The revised ending reads: "I took her hand in mine, and we went out of the ruined place; and, as the morning mists had risen long ago when I first left the forge, so the evening mists were rising now, and in all the broad expanse of tranquil light they showed to me, I saw no shadow of another parting from her." A very pretty piece of writing, as Dickens noted, but eternally open--still ambiguous (Pip's hopes have been dashed before)--and far more the mirror of the quality of trust in the novel as a whole. It is that hopeful ending that sings with all the rich contradiction we should love Dickens for; it both underlines and undermines everything before it. Pip is basically good, basically gullible; he starts out being human, he learns by error, he keeps on being human. That touching illogic seems not only generous but true.
"When people say that Dickens exaggerates," George Santayana writes, "it seems to me that they can have no eyes and no ears. They probably have only notions of what things and people are; they accept them conventionally, at their diplomatic value." And to those who contend that no one was ever so sentimental, or that there was no one ever like Wemmick or Jaggers or Bentley Drummle, to name a few, Santayana says: "The polite world is lying; there are such people; we are such people ourselves in our true moments, in our veritable impulses; but we are careful to stifle and hide those moments from ourselves and from the world; to purse and pucker ourselves into the mask of conventional personality; and so simpering, we profess that it is very coarse and inartistic of Dickens to undo our life's work for us in an instant, and remind us of what we are." Santayana is also brilliant at defending Dickens's stylistic excesses: "He mimicks things to the full; he dilates and exhausts and repeats; he wallows," Santayana admits, though he adds, "this faculty, which renders him a consummate comedian, is just what alienated him from a later generation in which people of taste were aesthetes and virtuous people were higher snobs; they wanted a mincing art, and he gave them copious improvisation, they wanted analysis and development, and he gave them absolute comedy."
Christmas--or any other demonstration of giving--is no time for "a mincing art"; we should learn that there is really no good time for such cramped elitism. "God bless us every one!" cried Tiny Tim.
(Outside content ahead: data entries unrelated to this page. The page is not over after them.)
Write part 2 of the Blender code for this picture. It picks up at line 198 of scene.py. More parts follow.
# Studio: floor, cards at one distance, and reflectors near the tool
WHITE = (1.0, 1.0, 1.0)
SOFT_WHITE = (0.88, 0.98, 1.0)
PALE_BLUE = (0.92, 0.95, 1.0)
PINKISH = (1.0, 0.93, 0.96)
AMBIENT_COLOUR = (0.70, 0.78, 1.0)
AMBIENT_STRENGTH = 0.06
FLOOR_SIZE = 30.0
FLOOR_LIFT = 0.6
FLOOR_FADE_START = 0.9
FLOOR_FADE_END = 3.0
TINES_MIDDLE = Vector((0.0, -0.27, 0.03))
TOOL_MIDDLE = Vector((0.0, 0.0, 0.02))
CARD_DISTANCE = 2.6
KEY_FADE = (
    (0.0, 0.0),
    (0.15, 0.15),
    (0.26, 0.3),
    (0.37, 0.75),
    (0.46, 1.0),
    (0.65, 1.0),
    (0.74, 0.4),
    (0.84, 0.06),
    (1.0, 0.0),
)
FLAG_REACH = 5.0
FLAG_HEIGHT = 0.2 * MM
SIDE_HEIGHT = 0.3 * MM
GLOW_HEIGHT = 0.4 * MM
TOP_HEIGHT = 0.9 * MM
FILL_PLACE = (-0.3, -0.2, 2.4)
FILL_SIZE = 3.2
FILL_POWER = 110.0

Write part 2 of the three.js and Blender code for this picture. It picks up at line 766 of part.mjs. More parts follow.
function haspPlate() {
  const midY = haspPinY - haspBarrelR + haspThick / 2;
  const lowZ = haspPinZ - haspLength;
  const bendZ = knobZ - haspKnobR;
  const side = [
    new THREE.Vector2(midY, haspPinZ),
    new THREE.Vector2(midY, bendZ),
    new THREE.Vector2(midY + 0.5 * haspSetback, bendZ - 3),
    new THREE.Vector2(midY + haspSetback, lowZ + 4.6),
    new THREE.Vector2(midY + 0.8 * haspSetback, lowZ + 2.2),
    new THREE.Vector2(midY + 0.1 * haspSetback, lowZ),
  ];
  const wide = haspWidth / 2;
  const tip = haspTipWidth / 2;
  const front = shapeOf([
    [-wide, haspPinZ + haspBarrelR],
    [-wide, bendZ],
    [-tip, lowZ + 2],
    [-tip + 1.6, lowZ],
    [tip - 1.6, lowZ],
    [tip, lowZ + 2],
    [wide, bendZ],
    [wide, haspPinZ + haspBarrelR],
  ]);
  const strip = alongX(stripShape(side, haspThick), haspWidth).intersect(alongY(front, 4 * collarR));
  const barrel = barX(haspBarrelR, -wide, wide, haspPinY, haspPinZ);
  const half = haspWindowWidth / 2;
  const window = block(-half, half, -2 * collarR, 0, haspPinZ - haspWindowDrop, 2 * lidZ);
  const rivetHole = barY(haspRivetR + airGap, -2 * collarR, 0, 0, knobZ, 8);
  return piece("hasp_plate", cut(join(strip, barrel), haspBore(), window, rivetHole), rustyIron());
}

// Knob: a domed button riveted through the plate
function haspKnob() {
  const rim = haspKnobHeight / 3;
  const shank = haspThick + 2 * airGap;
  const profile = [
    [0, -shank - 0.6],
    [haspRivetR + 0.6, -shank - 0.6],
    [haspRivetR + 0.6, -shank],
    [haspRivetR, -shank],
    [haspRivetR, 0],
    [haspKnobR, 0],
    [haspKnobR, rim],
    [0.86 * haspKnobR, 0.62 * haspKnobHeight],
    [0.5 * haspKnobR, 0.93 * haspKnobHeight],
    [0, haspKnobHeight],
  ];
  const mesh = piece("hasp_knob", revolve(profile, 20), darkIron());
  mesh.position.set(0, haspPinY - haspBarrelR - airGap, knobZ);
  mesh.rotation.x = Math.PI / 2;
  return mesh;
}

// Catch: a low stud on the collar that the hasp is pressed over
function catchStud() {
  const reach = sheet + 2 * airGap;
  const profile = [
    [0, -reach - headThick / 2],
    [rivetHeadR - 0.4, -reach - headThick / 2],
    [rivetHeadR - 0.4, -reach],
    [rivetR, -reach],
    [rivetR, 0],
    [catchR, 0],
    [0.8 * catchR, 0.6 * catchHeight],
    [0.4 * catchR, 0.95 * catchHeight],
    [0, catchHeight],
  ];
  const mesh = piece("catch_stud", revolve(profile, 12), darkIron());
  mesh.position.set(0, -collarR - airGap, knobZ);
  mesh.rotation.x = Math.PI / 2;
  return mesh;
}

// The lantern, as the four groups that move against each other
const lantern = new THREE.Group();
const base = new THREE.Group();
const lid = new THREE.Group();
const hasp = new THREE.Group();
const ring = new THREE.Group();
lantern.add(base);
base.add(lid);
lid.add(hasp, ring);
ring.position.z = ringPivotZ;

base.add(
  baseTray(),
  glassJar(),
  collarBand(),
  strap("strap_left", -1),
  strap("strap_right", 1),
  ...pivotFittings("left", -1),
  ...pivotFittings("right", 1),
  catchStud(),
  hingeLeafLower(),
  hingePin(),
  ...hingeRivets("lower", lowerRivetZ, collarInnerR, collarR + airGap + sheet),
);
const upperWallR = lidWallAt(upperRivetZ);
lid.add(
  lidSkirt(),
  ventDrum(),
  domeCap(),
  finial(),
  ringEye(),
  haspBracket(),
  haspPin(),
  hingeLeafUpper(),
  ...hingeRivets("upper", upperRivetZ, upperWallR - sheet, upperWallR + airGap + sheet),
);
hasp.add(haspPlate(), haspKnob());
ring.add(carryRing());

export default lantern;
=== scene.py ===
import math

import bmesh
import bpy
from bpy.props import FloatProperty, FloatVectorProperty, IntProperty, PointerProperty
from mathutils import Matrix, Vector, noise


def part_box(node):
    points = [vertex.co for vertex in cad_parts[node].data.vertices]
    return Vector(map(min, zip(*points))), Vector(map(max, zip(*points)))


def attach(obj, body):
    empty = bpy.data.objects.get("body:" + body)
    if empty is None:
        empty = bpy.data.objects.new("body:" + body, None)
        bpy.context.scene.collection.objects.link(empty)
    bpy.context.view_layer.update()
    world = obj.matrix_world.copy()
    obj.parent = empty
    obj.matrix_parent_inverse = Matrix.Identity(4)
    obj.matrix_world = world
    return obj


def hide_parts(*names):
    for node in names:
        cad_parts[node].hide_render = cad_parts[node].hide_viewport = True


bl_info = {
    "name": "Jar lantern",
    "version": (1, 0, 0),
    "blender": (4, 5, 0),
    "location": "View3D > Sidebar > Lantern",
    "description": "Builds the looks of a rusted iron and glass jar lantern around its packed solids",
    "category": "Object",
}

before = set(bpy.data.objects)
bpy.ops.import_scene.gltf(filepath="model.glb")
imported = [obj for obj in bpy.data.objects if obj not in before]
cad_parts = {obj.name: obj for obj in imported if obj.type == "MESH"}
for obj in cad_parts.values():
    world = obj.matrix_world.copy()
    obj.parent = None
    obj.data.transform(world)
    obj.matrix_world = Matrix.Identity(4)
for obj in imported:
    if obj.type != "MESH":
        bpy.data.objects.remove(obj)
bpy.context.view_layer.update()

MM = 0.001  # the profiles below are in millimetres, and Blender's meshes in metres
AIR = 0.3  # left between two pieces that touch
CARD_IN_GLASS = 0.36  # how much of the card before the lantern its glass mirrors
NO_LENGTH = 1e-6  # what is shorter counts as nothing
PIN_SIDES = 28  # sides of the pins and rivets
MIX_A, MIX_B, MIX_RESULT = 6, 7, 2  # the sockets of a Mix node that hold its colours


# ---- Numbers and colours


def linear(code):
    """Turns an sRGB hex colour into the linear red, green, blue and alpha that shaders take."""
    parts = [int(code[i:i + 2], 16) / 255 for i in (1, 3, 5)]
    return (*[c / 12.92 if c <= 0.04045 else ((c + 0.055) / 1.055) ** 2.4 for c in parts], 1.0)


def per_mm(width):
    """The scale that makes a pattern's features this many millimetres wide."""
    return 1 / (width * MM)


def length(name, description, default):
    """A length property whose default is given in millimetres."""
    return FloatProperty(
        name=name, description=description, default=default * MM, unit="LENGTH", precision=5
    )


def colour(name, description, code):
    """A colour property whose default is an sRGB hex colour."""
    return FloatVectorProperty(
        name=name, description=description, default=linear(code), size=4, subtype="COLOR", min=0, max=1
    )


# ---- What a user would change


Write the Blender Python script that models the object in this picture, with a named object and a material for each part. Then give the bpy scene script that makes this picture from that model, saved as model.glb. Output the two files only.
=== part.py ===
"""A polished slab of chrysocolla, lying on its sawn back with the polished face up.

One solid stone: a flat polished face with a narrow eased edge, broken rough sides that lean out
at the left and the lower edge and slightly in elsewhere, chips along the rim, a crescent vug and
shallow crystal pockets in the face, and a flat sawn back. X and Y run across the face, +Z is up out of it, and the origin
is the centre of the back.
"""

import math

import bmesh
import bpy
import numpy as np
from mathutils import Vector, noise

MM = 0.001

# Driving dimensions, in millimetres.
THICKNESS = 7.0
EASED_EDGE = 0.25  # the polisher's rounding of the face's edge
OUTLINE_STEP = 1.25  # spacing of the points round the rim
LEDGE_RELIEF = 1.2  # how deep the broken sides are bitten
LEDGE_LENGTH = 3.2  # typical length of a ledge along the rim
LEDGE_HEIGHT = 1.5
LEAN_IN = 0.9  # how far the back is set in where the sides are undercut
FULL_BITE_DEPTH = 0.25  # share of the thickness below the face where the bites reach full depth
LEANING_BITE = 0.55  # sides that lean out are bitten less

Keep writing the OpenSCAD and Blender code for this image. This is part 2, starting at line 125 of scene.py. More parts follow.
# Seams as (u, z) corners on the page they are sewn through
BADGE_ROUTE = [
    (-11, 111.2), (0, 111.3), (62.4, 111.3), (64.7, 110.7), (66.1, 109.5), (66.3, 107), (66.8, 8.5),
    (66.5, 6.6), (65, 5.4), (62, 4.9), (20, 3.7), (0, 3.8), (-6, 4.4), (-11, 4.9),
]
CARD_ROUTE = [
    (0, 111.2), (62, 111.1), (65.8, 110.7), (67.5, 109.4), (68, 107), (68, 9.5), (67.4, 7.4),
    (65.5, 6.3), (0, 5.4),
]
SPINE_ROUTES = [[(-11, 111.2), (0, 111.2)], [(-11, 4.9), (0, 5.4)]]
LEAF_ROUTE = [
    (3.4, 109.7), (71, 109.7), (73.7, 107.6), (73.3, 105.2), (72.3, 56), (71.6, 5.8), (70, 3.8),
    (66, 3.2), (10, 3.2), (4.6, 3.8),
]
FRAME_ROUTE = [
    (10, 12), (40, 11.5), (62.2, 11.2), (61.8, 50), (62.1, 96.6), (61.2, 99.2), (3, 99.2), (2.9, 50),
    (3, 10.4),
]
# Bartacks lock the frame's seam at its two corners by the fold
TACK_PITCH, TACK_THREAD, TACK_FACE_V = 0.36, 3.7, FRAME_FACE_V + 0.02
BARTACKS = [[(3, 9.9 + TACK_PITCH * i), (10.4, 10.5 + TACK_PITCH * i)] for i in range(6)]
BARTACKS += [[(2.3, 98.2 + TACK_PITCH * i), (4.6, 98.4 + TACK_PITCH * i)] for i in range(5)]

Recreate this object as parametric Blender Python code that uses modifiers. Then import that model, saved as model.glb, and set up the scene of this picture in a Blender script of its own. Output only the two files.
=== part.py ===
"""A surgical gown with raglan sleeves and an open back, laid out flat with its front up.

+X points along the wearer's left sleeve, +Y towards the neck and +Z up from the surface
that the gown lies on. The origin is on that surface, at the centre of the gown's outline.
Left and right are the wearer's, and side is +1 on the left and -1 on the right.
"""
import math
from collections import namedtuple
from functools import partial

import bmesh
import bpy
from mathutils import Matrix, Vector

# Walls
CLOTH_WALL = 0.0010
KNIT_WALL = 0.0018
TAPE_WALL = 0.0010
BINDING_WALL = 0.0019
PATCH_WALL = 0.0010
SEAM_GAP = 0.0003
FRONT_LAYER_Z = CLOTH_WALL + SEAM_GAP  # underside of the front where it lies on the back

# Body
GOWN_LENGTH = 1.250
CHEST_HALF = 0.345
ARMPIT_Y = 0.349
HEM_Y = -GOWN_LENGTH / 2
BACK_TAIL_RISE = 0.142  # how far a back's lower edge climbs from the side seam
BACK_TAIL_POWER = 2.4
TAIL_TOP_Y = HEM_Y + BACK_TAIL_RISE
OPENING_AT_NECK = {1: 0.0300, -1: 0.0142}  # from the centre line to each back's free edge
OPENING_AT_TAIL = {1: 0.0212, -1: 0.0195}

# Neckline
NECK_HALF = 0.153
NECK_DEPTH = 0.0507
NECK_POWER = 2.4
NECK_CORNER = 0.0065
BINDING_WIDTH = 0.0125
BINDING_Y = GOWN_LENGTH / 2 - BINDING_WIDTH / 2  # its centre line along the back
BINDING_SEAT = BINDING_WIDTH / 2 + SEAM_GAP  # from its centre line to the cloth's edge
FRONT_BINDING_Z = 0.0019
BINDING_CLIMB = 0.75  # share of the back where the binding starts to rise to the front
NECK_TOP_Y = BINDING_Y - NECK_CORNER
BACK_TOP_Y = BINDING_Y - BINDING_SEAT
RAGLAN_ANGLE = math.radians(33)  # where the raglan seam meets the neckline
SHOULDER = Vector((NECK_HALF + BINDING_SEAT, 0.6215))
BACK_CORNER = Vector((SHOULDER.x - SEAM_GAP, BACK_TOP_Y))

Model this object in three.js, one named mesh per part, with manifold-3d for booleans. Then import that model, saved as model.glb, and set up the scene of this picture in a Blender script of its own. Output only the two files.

But this Christmas, since we're so familiar with "A Christmas Carol"--in its several versions-- we might well read "Great Expectations"; it is a book many of us read last when we were in school, when we were too young to appreciate it. For its Christmas spirit--its open-hearted and forgiving qualities, and its feast of language--it is the best of novels by a writer of no mincing art.
And when we writers--in our own work--escape the slur of sentimentality, we should ask ourselves if what we are doing matters.